With more consumers becoming environmentally conscious and embracing sustainability in their purchasing habits, it’s ever more crucial for e-commerce brands to align with these values via innovative practices.

E-commerce Platforms Promoting Circular Economy

Data indicates growing consumer interest in purchasing used goods, especially amongst younger demographics. Platforms like ThredUp and Poshmark have gained significant popularity. These platforms engage customers looking for high-quality used apparel at affordable prices while also offering them an avenue to sell their own used items.

Beyond selling secondhand goods, many companies now focus on the renting or leasing of products instead of selling them – another branch of circular economy startups like Rent the Runway and Feather provide platforms for customers to rent everything from clothes to furniture.

Then there are marketplaces for refurbished items too. Back Market, a platform specialized in selling refurbished electronics comes as another example. The e-commerce enables users to buy products which are less harmful to the environment at more affordable prices.
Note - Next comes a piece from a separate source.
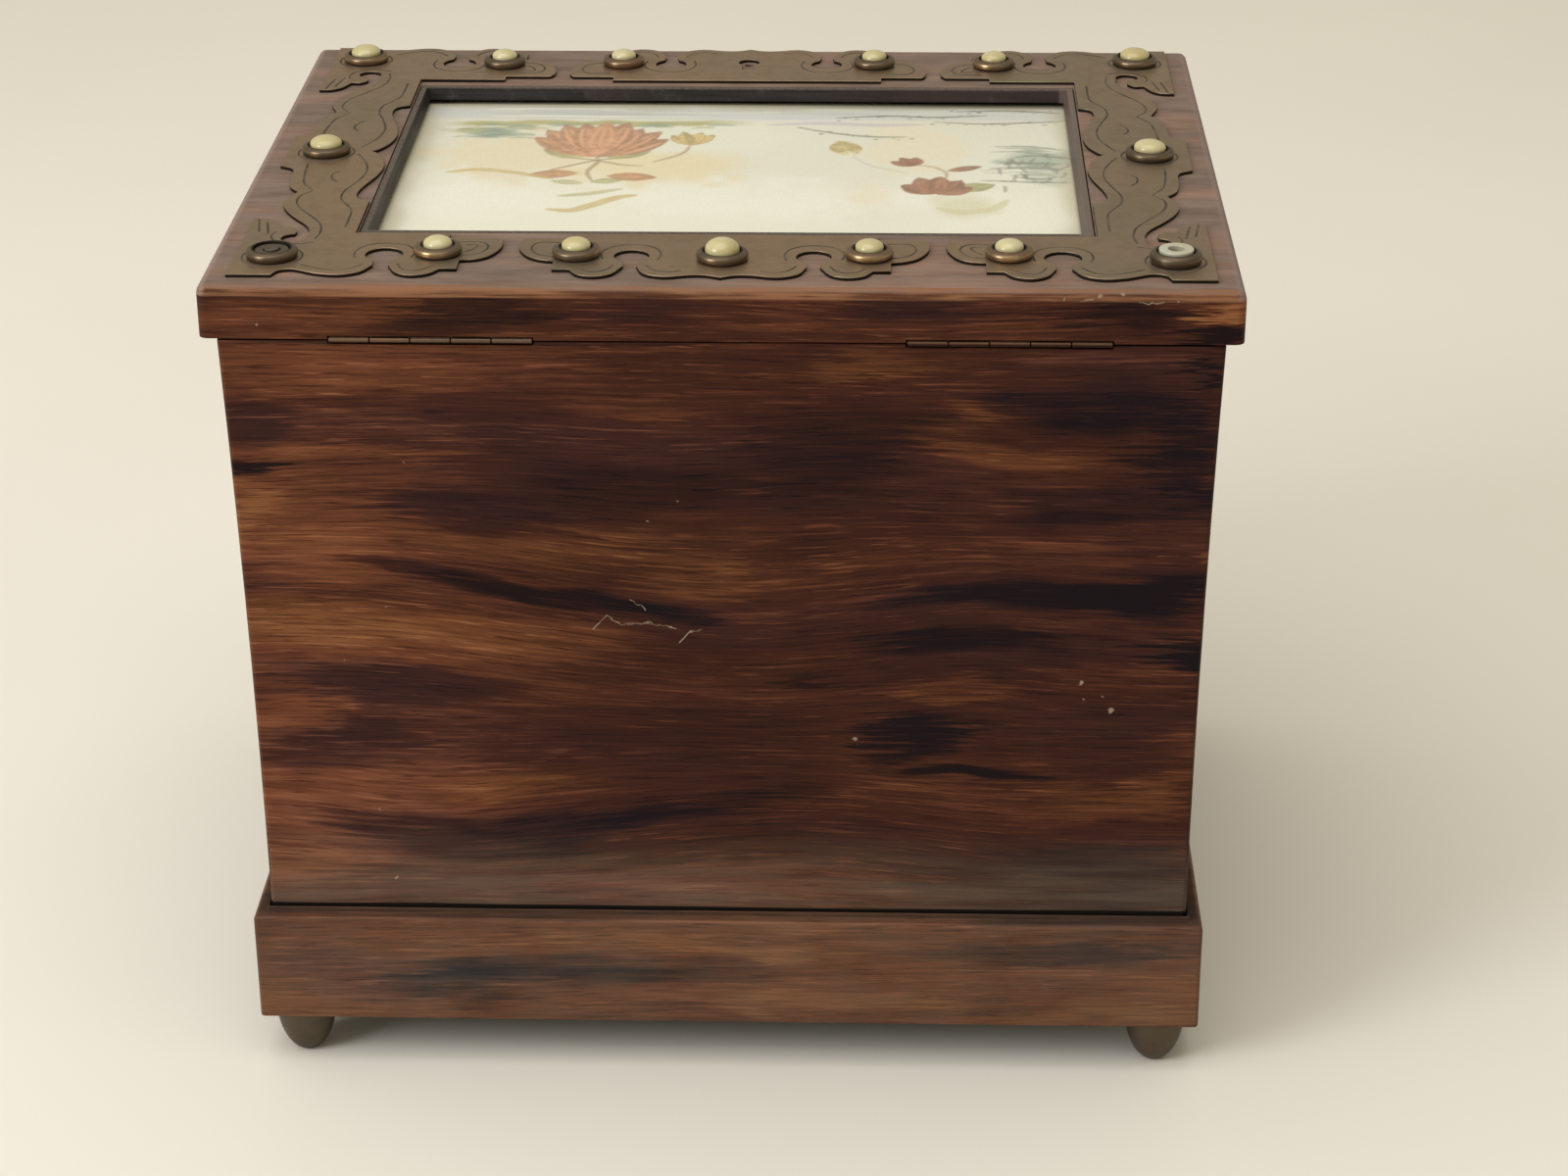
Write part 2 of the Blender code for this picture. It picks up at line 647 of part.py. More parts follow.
def make_stud(name, x, y, large, dome):
    """A collet, and the cabochon with the given height of dome that it holds."""
    at = (x, PATTERN_Y + y, STUD_Z)
    radius = LARGE_COLLET_RADIUS if large else SMALL_COLLET_RADIUS
    held = LARGE_CABOCHON_RADIUS if large else SMALL_CABOCHON_RADIUS
    seat_z = STUD_Z + COLLET_SEAT_FLOOR + PLAY
    centre = [(0.0, COLLET_SEAT_FLOOR)]
    if name == f"back_{EMPTY_STUD}":
        top = COLLET_SEAT_FLOOR + NAIL_HEIGHT
        shoulder = (0.7 * NAIL_RADIUS, top - 0.1 * NAIL_HEIGHT)
        centre = [(0.0, top), shoulder, (NAIL_RADIUS, COLLET_SEAT_FLOOR)]
    if name == f"back_{RING_STUD}":
        top = COLLET_SEAT_FLOOR + PLAY + 0.75 * RING_HEIGHT
        centre = [(0.0, top), (PIN_RADIUS, top), (PIN_RADIUS, COLLET_SEAT_FLOOR)]
    turned(f"collet_{name}", collet_profile(radius, held, centre), at, COLLET_BRASS, STUD_SIDES)
    if name == f"back_{EMPTY_STUD}":
        return
    seat = (x, PATTERN_Y + y, seat_z)
    if name == f"back_{RING_STUD}":
        ring = [
            (RING_HOLE_RADIUS, RING_HEIGHT),
            (held, RING_HEIGHT),
            (held, 0.0),
            (RING_HOLE_RADIUS, 0.0),
        ]
        turned("bone_ring", ring, seat, RING_BONE, RING_SIDES, closed=True)
        return
    turned(f"cabochon_{name}", cabochon_profile(held, dome), seat, IVORY, STUD_SIDES)


def make_studs():
    """The studs along the back, the front and the two sides."""
    for end, y_sign in (("back", -1), ("front", 1)):
        for number, (drawn_x, drawn_y, large) in enumerate(EDGE_STUDS, start=1):
            if end == "front" and number == MIDDLE_STUD:
                continue
            dome = LARGE_DOME if large else SMALL_DOME
            if number == MIDDLE_STUD:
                dome = MIDDLE_DOME
            x, y = plan(drawn_x, y_sign * drawn_y)
            make_stud(f"{end}_{number}", x, y, large, dome)
    for side, place in zip(("left", "right"), SIDE_STUDS):
        x, y = plan(*place)
        make_stud(f"side_{side}", x, y, True, LARGE_DOME)


def make_hinge_leaf(name, x_low, x_high, z_low, knuckles):
    """A hinge leaf: a plate in its mortise, with tabs that carry its own knuckles."""
    z_high = z_low + LEAF_THICKNESS
    tab_back = BACK_Y + 0.6 * BARREL_RADIUS
    tab_front = BACK_Y + 2 * LEAF_SET_BACK
    plate = block((x_low, BACK_Y + LEAF_SET_BACK, z_low), (x_high, leaf_front_y(), z_high))
    leaf = add_piece(name, mesh_from(name, plate), OLD_BRASS)
    pitch = (x_high - x_low) / HINGE_KNUCKLES
    for number in knuckles:
        start = x_low + number * pitch + (PLAY / 2 if number > 0 else 0.0)
        end = x_low + (number + 1) * pitch - (PLAY / 2 if number < HINGE_KNUCKLES - 1 else 0.0)
        tab = mesh_from("tab", block((start, tab_back, z_low), (end, tab_front, z_high)))
        join(leaf, add_cutter(f"{name}_tab_{number}", tab))
        barrel = mesh_from("barrel", hinge_barrel(start, end))
        join(leaf, add_cutter(f"{name}_barrel_{number}", barrel))
    return leaf


def make_hinges():
    """Two butt hinges, each with a leaf under the lid and a leaf on the box's rim."""
    for side, x_low, x_high in hinge_spans():
        lid_knuckles = range(0, HINGE_KNUCKLES, 2)
        box_knuckles = range(1, HINGE_KNUCKLES, 2)
        make_hinge_leaf(f"hinge_{side}_lid_leaf", x_low, x_high, LID_Z, lid_knuckles)
        make_hinge_leaf(f"hinge_{side}_box_leaf", x_low, x_high, RIM_Z - LEAF_THICKNESS, box_knuckles)


def hang_lid():
    """Parent what opens with the lid to an empty on the hinges' axis."""
    axis = bpy.data.objects.new("lid_hinge_axis", None)
    axis.location = (0.0, BACK_Y, HINGE_Z)
    PIECES.objects.link(axis)
    bpy.context.view_layer.update()
    fixed = ("body", "plinth", "foot_", "lid_hinge_axis")
    for obj in list(PIECES.objects):
        if not obj.name.startswith(fixed) and not obj.name.endswith("_box_leaf"):
            obj.parent = axis
            obj.matrix_parent_inverse = axis.matrix_world.inverted()


clear_scene()
PIECES = new_collection("treasure_box")
CUTTERS = new_collection("cutters")
make_body()
make_plinth()
make_feet()
make_lid()
make_picture()
make_strapwork()
make_studs()
make_hinges()
hang_lid()
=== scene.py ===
"""Treasure box: the finish of a rosewood box with a framed picture, brass mounts and ivory studs.

The file is laid out as an add-on. Each operator dresses one piece, or one group of like
pieces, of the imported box, and main() calls them in order. Sizes are in metres, +Z is up, the
hinged back of the box faces -Y, and places drawn in millimetres are turned into metres where
they are used.
"""

import math
import random

import bmesh
import bpy
import numpy as np
from bpy.props import FloatProperty, FloatVectorProperty, IntProperty, PointerProperty
from mathutils import Matrix, Vector


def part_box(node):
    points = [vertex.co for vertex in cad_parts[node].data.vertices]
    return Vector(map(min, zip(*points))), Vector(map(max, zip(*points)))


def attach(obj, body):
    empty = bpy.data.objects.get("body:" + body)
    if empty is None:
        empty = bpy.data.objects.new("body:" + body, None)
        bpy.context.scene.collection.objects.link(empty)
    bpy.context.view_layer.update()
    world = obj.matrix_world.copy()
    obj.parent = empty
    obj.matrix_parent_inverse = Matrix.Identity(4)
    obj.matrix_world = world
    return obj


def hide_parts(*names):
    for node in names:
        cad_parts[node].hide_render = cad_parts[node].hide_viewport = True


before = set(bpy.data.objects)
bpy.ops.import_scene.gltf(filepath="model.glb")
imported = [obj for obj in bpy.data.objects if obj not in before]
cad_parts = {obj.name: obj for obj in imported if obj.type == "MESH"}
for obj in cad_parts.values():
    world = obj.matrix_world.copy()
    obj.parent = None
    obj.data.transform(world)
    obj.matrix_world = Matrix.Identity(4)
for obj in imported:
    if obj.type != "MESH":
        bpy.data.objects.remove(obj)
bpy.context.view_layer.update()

bl_info = {
    "name": "Treasure Box",
    "version": (1, 0, 0),
    "blender": (4, 5, 0),
    "location": "View3D > Sidebar > Treasure Box",
    "description": "Dresses a rosewood treasure box with brass mounts and ivory studs",
    "category": "Add Mesh",
}

MM = 0.001
# Points nearer than this are one
MERGE = 0.01 * MM

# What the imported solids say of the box, and the studs whose brass is redder and has a painted glint
LID_LOW, LID_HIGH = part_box("lid")
BODY_LOW, BODY_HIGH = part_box("body")
PLINTH_LOW, PLINTH_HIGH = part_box("plinth")
PICTURE_LOW, PICTURE_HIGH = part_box("picture")
STRAP_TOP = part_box("strapwork_left")[1].z
PATTERN_Y = (PICTURE_LOW.y + PICTURE_HIGH.y) / 2
LID_TOP = LID_HIGH.z
COPPER_GLINT_STUDS = ["back_2", "back_3", "back_5", "back_6", "front_1", "front_3", "front_6"]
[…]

These examples illustrate the shift towards sustainable e-commerce, hinged on circular economy principals. The growing participation in this new economic model is likely to propel further growth, innovation, and sustainability within e-commerce.

Fostering Responsible Consumer Behavior

Fostering Responsible Consumer Behavior

In the circular economy model, fostering responsible consumer behaviour is crucial. E-commerce platforms can play a central role in incentivizing, facilitating, and normalizing this shift.

One way it can contribute is by creating a seamless user experience for buying and selling second-hand items. Take the example of ThredUp and Poshmark; they have made it simple and hassle-free for customers to purchase high-quality pre-owned garments and sell their used items fashionably.

By fostering spaces for used goods markets, e-commerce provides consumers with lower-cost alternatives to brand-new items. As per a UNCTAD report, global e-commerce sales reached an estimated $4.2 trillion in 2020. Therefore, harnessing this powerful platform could significantly drive more sustainable consumer behaviors.

Besides, these digital platforms can encourage responsible behavior through customer education. By communicating information concerning the environmental impact of purchases, offering repair services, or promoting recycling initiatives – e-commerce can stimulate conscious consumption.

Challenges in Implementing Circular Economy

Despite the promising potential, the implementation of circular economy principles on a wide scale is not without difficulties. One significant challenge lies in overcoming existing waste-producing behaviors and practices shaped by the traditional linear economic model.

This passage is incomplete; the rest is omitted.